== Dataset content ==
·····

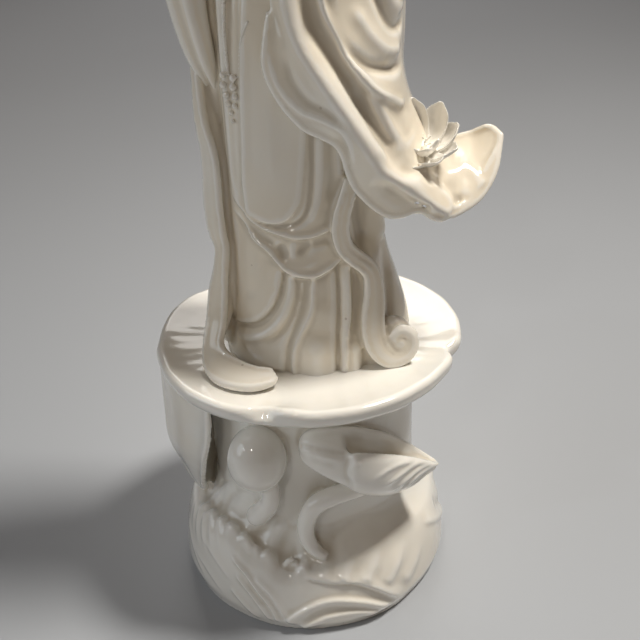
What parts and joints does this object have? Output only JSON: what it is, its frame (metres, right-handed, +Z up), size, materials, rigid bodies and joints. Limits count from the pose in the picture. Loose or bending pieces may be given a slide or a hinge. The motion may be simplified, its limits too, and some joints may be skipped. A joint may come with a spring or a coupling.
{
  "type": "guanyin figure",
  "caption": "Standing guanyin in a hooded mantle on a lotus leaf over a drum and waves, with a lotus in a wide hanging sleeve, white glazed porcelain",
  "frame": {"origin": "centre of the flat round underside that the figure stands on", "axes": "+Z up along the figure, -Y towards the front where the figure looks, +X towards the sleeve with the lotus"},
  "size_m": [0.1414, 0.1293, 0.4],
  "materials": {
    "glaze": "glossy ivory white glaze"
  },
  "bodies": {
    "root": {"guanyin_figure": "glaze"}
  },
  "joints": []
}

·····

== Problem to solve ==
All of the data needs to be reproduced exactly, with no line missing.

== Exercise response ==
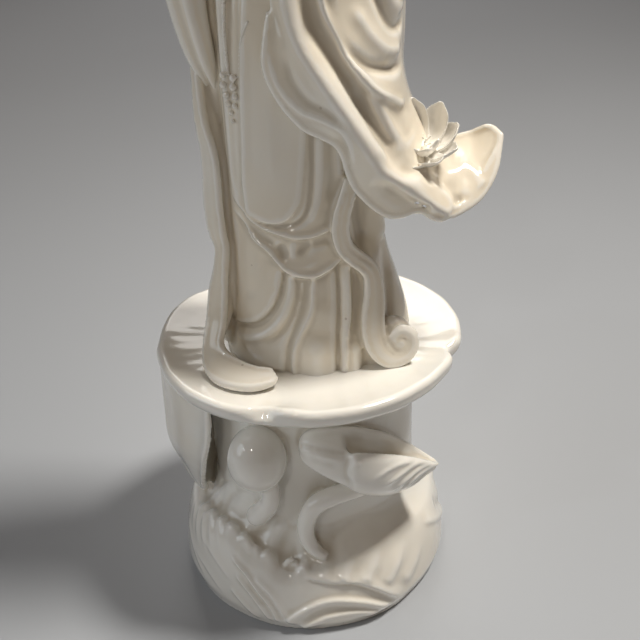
What parts and joints does this object have? Output only JSON: what it is, its frame (metres, right-handed, +Z up), size, materials, rigid bodies and joints. Limits count from the pose in the picture. Loose or bending pieces may be given a slide or a hinge. The motion may be simplified, its limits too, and some joints may be skipped. A joint may come with a spring or a coupling.
{
  "type": "guanyin figure",
  "caption": "Standing guanyin in a hooded mantle on a lotus leaf over a drum and waves, with a lotus in a wide hanging sleeve, white glazed porcelain",
  "frame": {"origin": "centre of the flat round underside that the figure stands on", "axes": "+Z up along the figure, -Y towards the front where the figure looks, +X towards the sleeve with the lotus"},
  "size_m": [0.1414, 0.1293, 0.4],
  "materials": {
    "glaze": "glossy ivory white glaze"
  },
  "bodies": {
    "root": {"guanyin_figure": "glaze"}
  },
  "joints": []
}